◆ **Exercise prompt**
Write out the whole listing, matching it exactly.
━━ Data block ━━
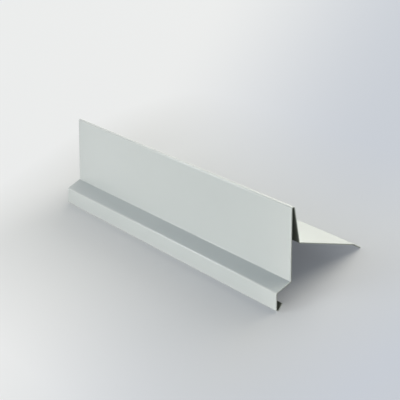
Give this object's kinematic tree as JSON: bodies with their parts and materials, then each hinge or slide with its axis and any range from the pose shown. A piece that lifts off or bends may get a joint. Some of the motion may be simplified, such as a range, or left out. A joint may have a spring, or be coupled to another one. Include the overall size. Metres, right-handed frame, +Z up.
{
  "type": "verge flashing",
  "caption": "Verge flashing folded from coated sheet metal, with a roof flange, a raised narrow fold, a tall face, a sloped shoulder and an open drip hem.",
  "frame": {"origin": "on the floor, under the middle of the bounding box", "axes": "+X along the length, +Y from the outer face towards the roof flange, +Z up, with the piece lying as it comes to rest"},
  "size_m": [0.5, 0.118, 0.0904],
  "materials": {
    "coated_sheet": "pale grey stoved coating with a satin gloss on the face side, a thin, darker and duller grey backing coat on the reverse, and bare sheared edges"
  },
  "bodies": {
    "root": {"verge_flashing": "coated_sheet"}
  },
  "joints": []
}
━━━
◆ **Full output**
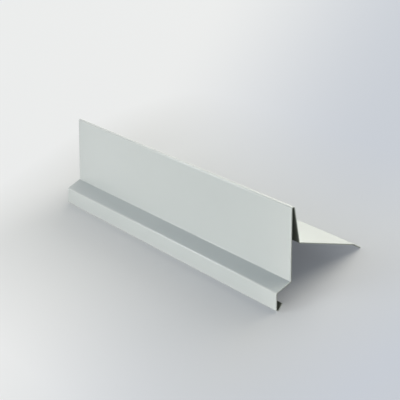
Give this object's kinematic tree as JSON: bodies with their parts and materials, then each hinge or slide with its axis and any range from the pose shown. A piece that lifts off or bends may get a joint. Some of the motion may be simplified, such as a range, or left out. A joint may have a spring, or be coupled to another one. Include the overall size. Metres, right-handed frame, +Z up.
{
  "type": "verge flashing",
  "caption": "Verge flashing folded from coated sheet metal, with a roof flange, a raised narrow fold, a tall face, a sloped shoulder and an open drip hem.",
  "frame": {"origin": "on the floor, under the middle of the bounding box", "axes": "+X along the length, +Y from the outer face towards the roof flange, +Z up, with the piece lying as it comes to rest"},
  "size_m": [0.5, 0.118, 0.0904],
  "materials": {
    "coated_sheet": "pale grey stoved coating with a satin gloss on the face side, a thin, darker and duller grey backing coat on the reverse, and bare sheared edges"
  },
  "bodies": {
    "root": {"verge_flashing": "coated_sheet"}
  },
  "joints": []
}